Every evening at 20:20 GMT, the adverts on Europe's largest billboard were paused for two minutes to take a non-commercial break devoted to art. He described his goal with the platform in an interview with Soho House, saying "By pausing commercial adverts, we’re essentially pausing capitalism and using that time to present new and meaningful ideas to help guide us all forward."

After initially approaching the site owners, Landsec, via Twitter to propose a one-off project, O'Connor established the digital art platform as a daily incarnation on the iconic billboard screen. The first artist commissioned by Circa to present work on the screen was Ai Weiwei. The Chinese artist created a 60-minute film that played in 2-minute instalments throughout the month.
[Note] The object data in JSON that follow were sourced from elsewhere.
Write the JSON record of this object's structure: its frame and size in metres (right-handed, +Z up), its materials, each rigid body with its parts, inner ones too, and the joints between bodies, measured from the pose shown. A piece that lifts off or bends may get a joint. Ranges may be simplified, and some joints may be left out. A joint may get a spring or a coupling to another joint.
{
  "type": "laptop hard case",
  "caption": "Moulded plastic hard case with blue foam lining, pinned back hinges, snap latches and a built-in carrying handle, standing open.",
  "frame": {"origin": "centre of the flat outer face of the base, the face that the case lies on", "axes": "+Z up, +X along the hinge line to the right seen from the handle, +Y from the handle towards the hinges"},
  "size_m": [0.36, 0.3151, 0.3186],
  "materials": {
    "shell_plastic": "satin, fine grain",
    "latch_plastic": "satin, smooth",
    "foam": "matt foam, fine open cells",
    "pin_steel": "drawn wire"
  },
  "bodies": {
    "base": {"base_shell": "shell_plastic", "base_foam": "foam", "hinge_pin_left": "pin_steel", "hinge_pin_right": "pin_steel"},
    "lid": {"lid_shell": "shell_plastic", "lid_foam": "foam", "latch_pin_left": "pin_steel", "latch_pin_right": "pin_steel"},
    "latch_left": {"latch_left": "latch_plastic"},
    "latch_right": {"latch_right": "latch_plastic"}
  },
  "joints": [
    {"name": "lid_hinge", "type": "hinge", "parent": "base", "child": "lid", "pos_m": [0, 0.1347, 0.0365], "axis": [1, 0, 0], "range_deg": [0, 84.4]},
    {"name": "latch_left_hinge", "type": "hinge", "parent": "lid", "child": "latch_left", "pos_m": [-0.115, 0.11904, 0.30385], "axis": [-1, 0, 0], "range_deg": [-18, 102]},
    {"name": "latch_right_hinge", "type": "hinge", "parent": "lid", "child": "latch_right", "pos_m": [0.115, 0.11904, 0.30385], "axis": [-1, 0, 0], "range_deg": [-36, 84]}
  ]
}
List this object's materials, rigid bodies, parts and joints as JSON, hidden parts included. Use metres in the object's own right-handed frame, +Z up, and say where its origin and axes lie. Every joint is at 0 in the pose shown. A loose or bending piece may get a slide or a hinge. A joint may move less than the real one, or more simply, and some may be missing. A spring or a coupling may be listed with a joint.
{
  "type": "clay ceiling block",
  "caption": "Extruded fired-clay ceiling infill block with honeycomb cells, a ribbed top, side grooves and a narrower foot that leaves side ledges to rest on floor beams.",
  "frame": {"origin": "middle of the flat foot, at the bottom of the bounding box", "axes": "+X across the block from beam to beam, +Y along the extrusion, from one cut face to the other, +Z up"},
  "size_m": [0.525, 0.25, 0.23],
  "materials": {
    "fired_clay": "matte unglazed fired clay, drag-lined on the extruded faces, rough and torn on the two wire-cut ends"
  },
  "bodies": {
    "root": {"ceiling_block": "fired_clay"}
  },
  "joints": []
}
On 31 October 2020, a world record was set when O'Connor arranged for Ai Weiwei's 70-minute film to be shown on the screen.

In May 2021, O'Connor commissioned British artist David Hockney to create a digital artwork titled “Remember you cannot look at the sun or death for very long,” The work was shown on a global network of outdoor screens in London's Piccadilly Circus, Times Square in New York and Pendry West Hollywood in LA, Coex K-Pop Square (the largest LED screen in Korea), and Yunika Vision in Tokyo, Japan.

==Recognition==
In 2012, O’Connor was selected as one of the Top 25 inspiring talents from London's 1000 most influential people list, in association with Burberry and the Evening Standard.

In 2013, O’Connor was publicly voted into The Guardians 100 most influential and innovative people working across arts, culture and the creative industries in the UK, alongside artists Jeremy Deller and Mike Nelson.